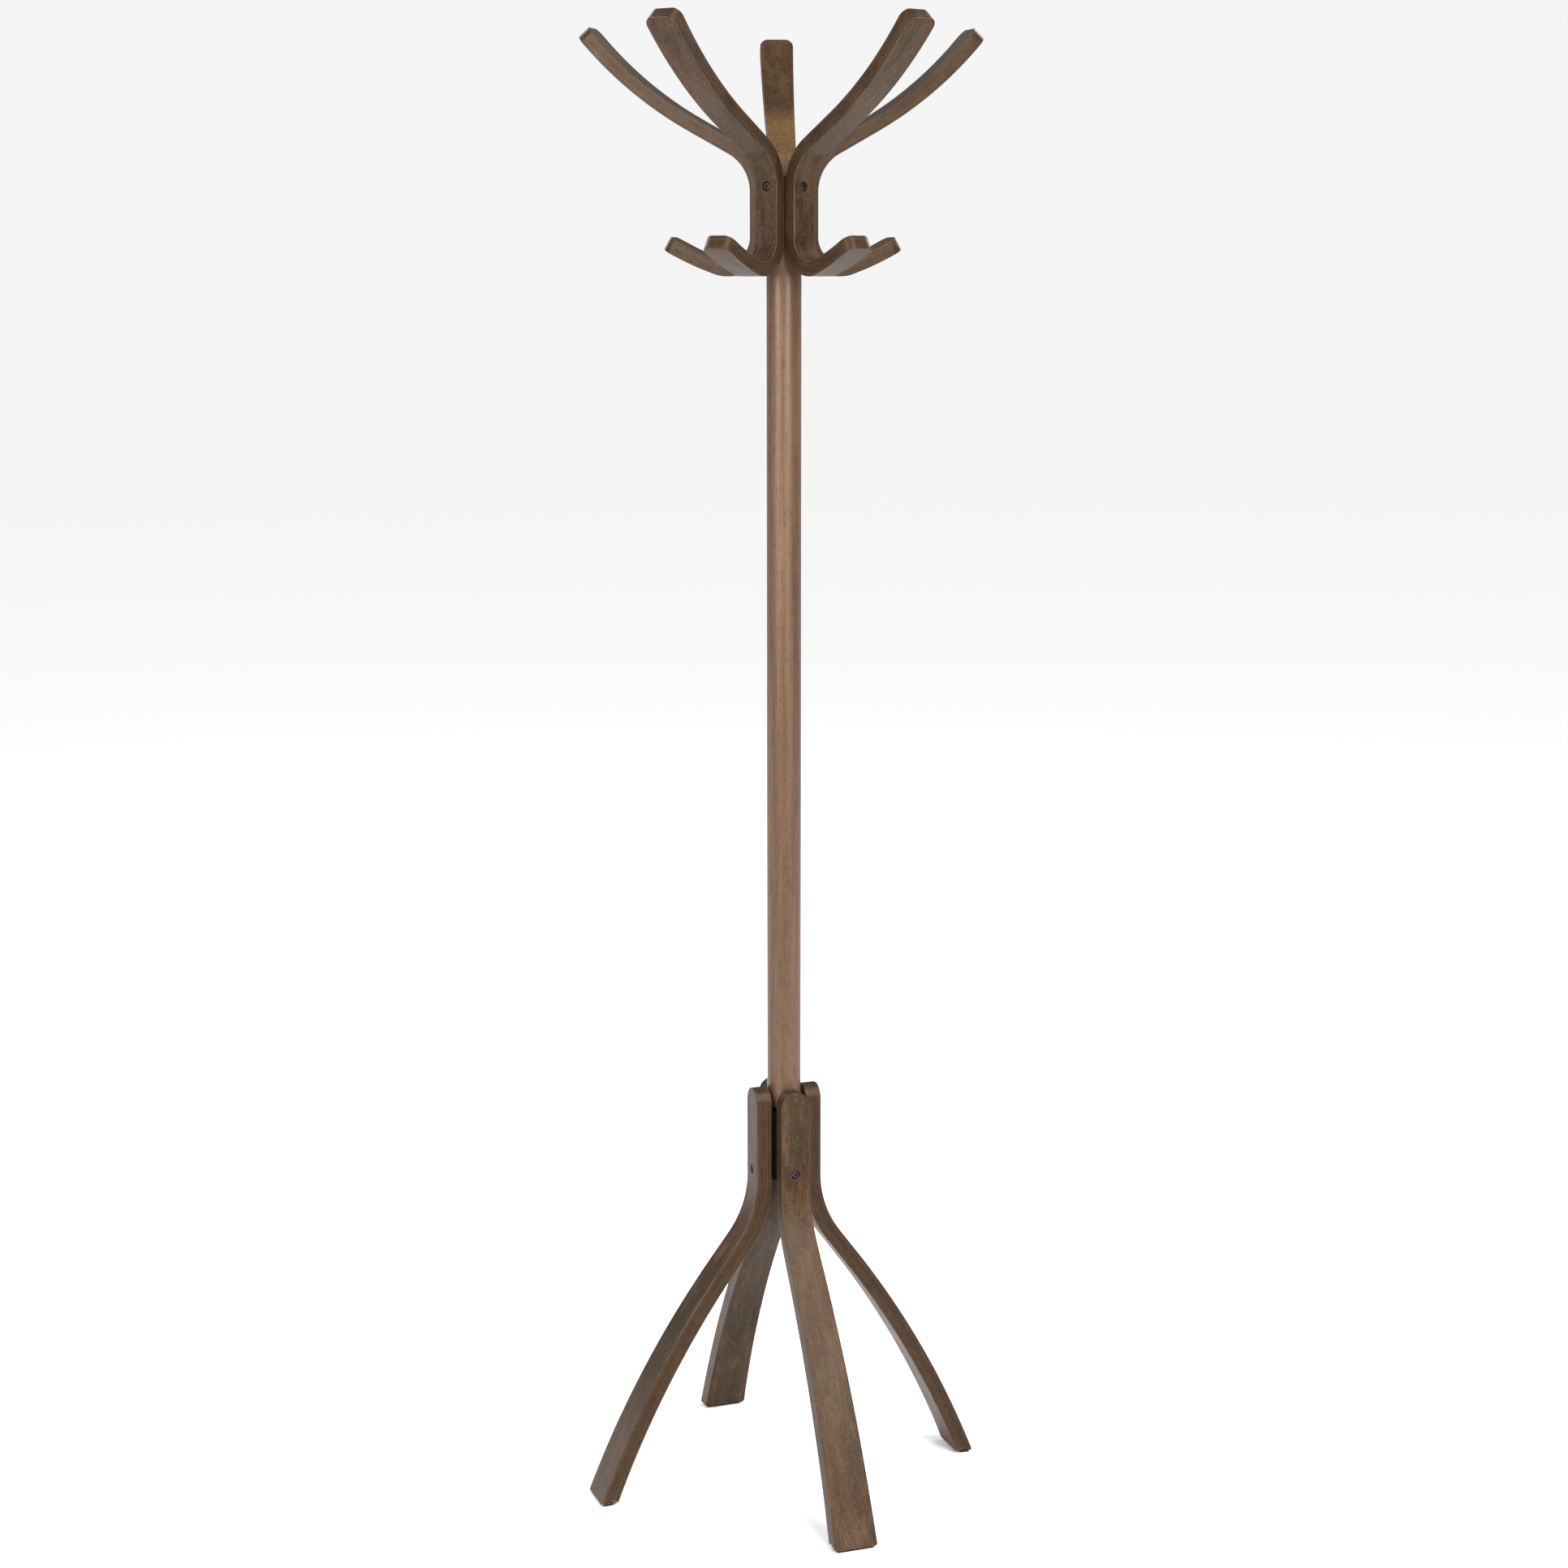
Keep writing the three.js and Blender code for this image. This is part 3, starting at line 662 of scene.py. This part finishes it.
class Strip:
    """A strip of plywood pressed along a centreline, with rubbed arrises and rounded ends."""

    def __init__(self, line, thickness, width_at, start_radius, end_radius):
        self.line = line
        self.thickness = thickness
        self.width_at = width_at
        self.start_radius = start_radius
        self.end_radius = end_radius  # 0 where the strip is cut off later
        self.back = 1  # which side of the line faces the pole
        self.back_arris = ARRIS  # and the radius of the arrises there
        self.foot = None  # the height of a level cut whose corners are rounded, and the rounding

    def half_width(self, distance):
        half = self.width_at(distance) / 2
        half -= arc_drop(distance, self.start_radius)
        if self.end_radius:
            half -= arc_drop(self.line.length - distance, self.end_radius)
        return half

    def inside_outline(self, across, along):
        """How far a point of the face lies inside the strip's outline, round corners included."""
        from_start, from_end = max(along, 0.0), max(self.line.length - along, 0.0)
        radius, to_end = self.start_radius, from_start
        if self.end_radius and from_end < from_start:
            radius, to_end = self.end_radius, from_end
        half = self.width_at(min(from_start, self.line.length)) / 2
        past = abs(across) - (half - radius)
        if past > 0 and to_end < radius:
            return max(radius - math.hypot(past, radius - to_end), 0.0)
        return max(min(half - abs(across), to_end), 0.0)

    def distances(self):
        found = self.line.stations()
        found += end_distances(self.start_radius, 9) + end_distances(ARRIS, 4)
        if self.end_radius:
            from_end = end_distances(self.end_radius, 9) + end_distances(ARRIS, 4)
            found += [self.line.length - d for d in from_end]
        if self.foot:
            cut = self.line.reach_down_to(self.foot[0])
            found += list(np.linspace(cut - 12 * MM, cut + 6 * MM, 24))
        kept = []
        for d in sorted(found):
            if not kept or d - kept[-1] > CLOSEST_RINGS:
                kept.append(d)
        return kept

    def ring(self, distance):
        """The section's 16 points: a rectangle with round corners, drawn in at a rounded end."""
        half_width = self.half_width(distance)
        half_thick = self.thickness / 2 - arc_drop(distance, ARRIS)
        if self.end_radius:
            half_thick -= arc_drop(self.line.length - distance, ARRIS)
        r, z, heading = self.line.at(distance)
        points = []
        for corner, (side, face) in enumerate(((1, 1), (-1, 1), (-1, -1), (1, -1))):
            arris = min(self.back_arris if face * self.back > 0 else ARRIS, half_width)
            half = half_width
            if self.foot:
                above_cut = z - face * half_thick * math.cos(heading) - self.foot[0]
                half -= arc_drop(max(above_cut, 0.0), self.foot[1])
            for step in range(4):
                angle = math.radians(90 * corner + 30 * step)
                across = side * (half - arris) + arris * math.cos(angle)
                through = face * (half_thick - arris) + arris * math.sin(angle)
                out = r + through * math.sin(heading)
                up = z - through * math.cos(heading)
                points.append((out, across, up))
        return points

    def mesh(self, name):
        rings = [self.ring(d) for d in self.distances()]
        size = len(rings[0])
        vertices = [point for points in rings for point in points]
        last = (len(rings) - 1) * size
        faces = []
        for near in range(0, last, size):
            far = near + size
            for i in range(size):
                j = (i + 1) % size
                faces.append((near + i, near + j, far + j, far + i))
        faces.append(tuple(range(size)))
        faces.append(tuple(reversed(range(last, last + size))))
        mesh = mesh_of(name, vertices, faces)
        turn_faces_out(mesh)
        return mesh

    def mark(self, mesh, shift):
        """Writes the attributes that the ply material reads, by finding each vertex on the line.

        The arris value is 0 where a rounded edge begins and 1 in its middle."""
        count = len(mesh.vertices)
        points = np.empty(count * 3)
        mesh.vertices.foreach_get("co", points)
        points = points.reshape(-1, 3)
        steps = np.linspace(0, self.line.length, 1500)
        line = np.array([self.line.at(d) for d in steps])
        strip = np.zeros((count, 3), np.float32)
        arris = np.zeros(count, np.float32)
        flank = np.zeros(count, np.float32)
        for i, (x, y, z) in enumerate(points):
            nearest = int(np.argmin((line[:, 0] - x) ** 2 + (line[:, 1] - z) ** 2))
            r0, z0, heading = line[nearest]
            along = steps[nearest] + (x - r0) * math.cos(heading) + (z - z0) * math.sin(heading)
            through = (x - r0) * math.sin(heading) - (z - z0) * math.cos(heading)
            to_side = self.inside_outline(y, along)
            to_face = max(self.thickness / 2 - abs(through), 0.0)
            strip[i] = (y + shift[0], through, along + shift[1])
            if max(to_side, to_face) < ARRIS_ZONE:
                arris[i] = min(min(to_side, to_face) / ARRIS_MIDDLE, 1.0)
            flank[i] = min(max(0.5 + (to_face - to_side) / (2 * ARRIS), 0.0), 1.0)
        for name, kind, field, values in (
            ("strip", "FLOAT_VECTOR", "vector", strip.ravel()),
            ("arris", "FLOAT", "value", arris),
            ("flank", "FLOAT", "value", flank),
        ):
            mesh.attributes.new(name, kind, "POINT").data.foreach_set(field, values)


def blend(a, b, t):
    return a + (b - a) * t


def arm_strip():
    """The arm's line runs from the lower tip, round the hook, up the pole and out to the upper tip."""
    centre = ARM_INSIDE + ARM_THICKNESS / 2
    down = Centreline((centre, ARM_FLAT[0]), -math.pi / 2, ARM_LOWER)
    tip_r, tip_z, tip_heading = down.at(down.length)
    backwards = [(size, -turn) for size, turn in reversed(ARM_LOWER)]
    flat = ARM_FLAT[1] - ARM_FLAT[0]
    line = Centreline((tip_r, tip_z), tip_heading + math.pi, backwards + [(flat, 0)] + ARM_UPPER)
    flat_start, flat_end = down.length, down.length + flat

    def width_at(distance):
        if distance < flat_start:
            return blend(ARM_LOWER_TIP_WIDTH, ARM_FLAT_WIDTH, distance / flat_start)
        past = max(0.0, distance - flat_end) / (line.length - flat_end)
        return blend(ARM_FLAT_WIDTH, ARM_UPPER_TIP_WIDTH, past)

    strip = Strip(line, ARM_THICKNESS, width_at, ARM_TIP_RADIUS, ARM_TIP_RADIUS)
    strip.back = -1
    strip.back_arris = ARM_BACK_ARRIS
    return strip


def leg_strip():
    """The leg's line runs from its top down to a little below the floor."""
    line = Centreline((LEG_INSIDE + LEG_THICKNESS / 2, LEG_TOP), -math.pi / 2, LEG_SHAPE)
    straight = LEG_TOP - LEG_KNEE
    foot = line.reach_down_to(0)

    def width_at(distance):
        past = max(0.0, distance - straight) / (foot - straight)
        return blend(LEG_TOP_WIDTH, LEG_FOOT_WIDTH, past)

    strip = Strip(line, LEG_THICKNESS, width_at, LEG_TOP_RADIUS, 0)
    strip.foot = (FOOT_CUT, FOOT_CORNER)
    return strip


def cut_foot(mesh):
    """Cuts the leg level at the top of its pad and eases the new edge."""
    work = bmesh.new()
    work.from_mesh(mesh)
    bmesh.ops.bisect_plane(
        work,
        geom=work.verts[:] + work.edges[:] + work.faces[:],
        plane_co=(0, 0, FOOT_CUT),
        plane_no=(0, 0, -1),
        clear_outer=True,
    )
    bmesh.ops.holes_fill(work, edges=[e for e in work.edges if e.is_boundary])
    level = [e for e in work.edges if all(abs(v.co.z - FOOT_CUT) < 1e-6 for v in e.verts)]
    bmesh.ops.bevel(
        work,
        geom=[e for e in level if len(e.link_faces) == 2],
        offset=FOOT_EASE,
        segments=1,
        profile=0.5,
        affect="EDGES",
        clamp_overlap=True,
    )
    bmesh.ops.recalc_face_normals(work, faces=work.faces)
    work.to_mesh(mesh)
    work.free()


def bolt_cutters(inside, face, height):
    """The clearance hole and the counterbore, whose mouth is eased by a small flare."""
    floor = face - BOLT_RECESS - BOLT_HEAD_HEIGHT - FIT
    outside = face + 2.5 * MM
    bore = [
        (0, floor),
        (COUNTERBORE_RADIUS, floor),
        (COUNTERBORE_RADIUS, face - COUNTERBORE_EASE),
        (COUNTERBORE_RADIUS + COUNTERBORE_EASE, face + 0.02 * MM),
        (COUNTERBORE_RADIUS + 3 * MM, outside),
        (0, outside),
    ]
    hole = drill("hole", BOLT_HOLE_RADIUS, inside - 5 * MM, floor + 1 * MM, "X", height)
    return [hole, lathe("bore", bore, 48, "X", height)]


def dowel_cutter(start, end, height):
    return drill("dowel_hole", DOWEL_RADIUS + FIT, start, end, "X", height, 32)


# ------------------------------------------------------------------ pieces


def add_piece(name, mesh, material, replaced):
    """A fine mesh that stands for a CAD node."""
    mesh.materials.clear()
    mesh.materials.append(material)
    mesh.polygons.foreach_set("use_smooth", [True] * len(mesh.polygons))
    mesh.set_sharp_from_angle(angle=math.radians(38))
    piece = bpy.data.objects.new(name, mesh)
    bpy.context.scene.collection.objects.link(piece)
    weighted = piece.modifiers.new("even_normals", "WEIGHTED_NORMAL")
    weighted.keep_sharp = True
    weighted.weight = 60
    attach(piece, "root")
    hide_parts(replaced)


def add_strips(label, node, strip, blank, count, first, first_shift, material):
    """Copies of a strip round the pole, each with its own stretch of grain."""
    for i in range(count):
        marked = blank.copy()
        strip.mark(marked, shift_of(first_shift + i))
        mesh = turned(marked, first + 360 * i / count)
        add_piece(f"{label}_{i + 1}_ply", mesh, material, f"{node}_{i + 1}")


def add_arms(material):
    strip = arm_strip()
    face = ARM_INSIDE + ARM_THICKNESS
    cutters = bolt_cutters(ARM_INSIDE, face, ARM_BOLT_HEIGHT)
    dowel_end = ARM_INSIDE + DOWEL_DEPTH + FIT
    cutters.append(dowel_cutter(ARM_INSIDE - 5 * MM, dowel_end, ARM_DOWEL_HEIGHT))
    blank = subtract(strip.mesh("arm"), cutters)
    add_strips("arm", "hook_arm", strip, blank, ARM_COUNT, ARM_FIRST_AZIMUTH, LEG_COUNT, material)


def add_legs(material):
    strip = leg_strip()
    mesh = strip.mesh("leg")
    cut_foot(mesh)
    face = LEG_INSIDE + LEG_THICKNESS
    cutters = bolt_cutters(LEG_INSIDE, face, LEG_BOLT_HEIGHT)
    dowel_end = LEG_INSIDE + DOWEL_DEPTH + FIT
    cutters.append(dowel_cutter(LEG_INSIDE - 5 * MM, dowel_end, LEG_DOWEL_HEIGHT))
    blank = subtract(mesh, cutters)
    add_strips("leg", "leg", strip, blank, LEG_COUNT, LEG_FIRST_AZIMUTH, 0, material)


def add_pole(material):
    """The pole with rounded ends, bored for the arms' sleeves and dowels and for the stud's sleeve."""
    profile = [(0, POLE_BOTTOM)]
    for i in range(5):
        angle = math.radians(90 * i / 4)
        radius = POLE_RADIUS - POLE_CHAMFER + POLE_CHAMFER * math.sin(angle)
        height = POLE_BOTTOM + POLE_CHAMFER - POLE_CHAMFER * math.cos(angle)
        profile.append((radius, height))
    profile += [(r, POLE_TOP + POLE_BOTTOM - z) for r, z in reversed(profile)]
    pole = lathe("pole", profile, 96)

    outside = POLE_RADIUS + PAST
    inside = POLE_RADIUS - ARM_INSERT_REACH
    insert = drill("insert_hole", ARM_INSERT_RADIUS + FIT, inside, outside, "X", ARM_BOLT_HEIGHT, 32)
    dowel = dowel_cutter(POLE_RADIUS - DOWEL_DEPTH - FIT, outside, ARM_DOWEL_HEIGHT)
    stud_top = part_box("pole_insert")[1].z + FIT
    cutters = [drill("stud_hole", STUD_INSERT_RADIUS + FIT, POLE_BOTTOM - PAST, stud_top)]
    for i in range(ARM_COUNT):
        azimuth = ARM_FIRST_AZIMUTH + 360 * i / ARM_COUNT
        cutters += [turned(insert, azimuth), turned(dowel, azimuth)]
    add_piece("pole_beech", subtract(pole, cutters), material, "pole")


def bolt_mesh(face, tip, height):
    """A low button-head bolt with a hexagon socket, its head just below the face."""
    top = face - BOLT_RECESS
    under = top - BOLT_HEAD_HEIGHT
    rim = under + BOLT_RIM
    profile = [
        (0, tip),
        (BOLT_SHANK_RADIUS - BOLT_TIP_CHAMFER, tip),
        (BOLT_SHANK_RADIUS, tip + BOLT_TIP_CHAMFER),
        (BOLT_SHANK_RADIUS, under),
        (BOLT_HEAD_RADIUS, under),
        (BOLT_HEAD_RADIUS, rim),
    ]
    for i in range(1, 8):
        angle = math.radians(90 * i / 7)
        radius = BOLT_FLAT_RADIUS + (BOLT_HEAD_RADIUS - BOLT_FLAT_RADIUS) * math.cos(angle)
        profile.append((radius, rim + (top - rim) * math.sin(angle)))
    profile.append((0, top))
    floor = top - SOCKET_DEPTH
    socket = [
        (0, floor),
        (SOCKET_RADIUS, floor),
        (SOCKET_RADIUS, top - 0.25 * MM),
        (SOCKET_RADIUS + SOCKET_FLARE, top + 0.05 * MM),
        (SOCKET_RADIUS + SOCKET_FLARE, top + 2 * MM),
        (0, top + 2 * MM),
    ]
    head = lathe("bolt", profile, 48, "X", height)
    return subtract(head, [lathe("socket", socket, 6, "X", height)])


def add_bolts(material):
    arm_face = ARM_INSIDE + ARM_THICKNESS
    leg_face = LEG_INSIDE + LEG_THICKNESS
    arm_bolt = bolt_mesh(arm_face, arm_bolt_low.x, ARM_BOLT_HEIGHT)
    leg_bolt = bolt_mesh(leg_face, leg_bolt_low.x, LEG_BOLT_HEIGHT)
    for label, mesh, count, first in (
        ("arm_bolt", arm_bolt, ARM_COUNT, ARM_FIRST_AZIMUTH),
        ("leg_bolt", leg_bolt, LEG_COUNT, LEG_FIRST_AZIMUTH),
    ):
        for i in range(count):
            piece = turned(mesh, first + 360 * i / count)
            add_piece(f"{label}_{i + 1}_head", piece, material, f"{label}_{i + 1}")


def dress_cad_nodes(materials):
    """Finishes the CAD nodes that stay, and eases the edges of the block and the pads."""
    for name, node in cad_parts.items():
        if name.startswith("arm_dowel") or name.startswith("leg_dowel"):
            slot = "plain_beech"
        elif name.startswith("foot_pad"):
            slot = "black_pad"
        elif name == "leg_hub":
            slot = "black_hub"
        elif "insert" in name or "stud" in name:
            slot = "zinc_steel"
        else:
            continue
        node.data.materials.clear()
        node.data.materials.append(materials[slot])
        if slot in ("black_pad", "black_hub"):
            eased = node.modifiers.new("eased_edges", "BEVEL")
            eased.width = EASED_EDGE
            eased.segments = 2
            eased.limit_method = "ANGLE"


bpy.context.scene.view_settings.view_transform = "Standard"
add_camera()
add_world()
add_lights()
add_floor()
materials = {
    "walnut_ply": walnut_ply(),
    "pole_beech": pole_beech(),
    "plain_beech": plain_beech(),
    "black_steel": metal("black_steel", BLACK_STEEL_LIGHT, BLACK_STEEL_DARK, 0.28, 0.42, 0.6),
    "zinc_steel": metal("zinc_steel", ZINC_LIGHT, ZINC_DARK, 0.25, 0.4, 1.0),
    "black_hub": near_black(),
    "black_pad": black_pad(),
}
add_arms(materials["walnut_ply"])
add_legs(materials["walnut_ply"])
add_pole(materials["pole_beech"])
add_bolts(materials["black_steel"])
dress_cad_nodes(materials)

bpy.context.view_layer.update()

*WORK INSTRUCTIONS*. Beginning at the top of the data, extract each line through the line containing "return half" and return those lines exactly, with nothing added.

*RESPONSE*.
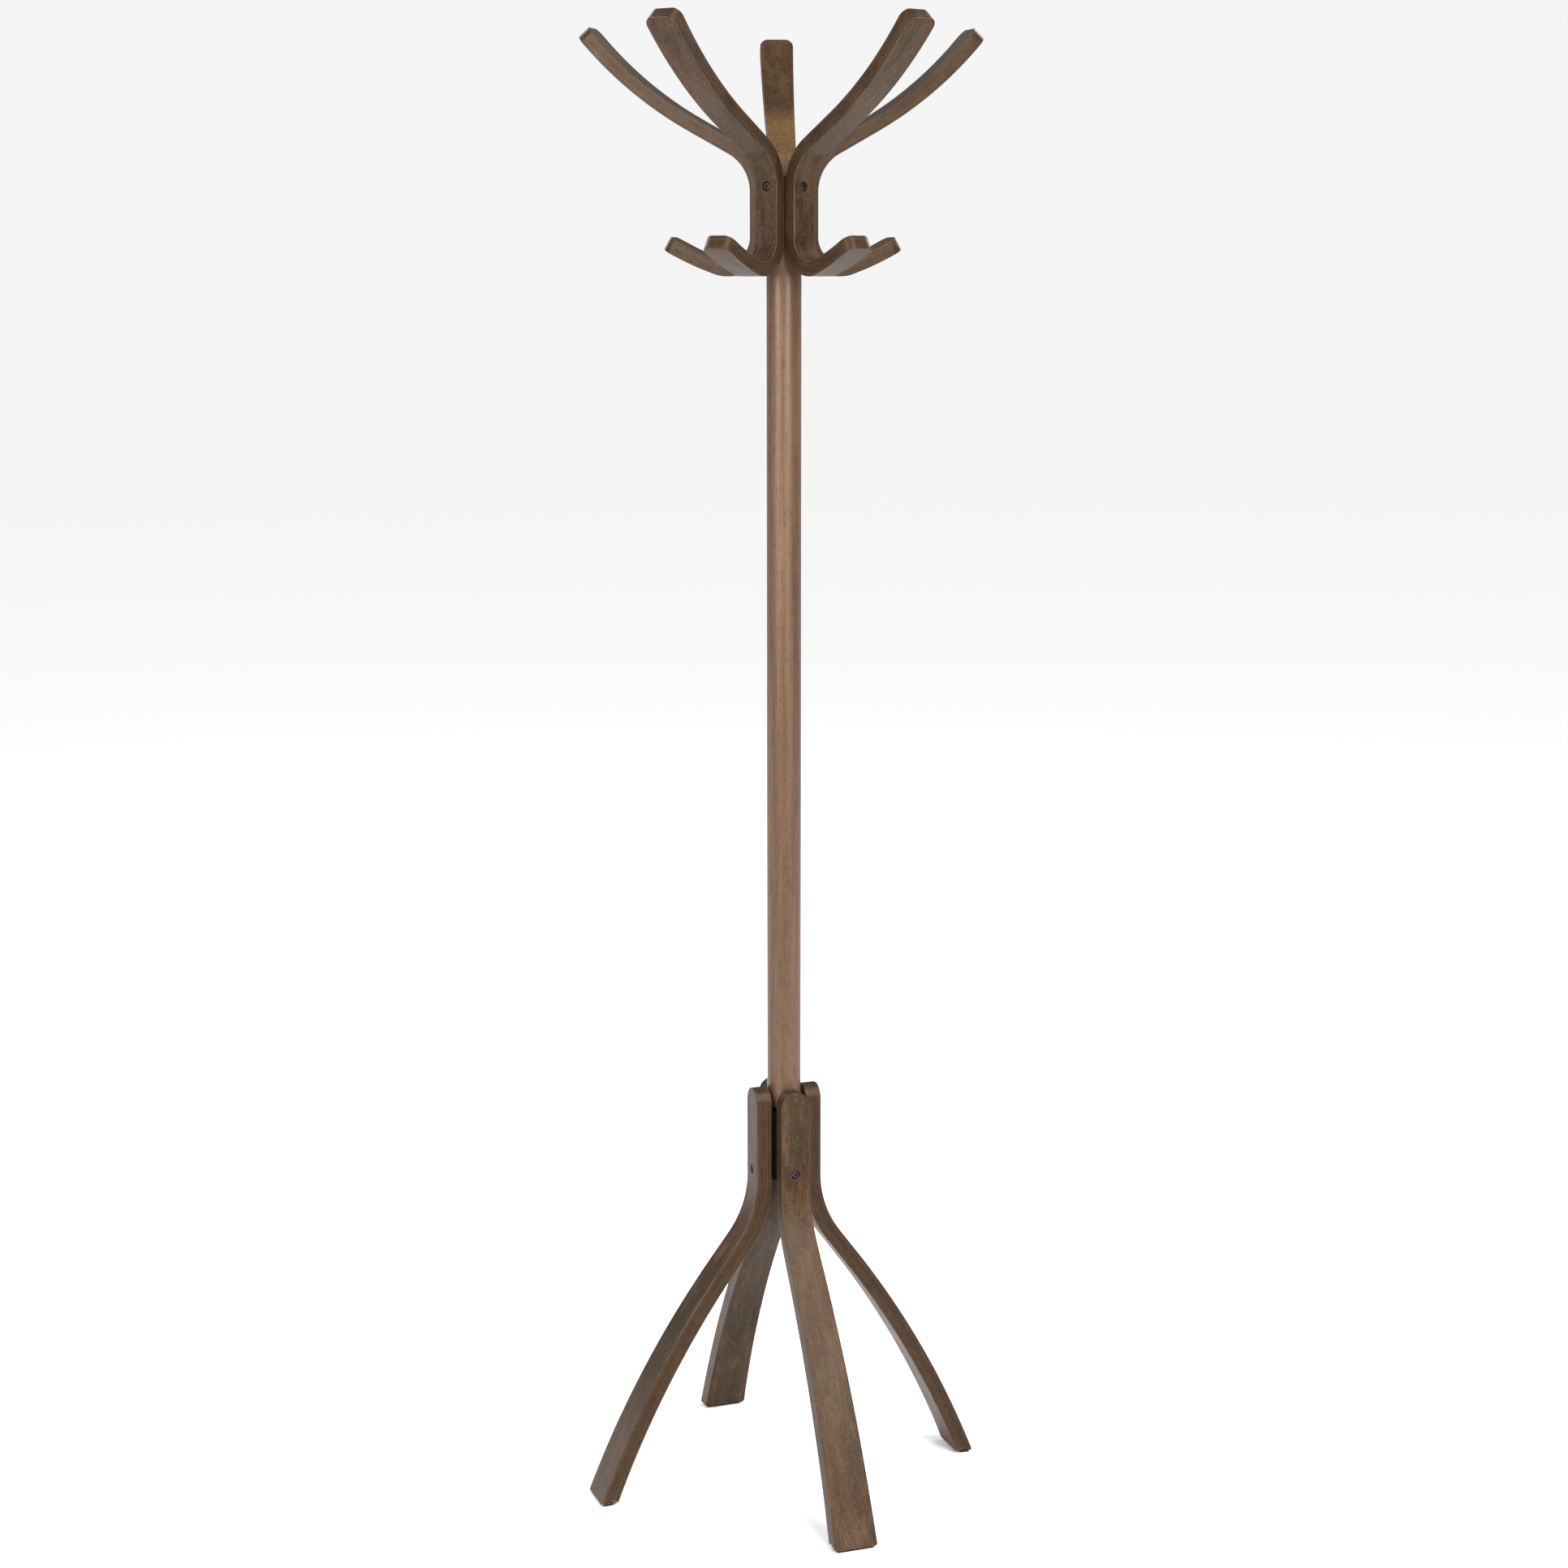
Keep writing the three.js and Blender code for this image. This is part 3, starting at line 662 of scene.py. This part finishes it.
class Strip:
    """A strip of plywood pressed along a centreline, with rubbed arrises and rounded ends."""

    def __init__(self, line, thickness, width_at, start_radius, end_radius):
        self.line = line
        self.thickness = thickness
        self.width_at = width_at
        self.start_radius = start_radius
        self.end_radius = end_radius  # 0 where the strip is cut off later
        self.back = 1  # which side of the line faces the pole
        self.back_arris = ARRIS  # and the radius of the arrises there
        self.foot = None  # the height of a level cut whose corners are rounded, and the rounding

    def half_width(self, distance):
        half = self.width_at(distance) / 2
        half -= arc_drop(distance, self.start_radius)
        if self.end_radius:
            half -= arc_drop(self.line.length - distance, self.end_radius)
        return half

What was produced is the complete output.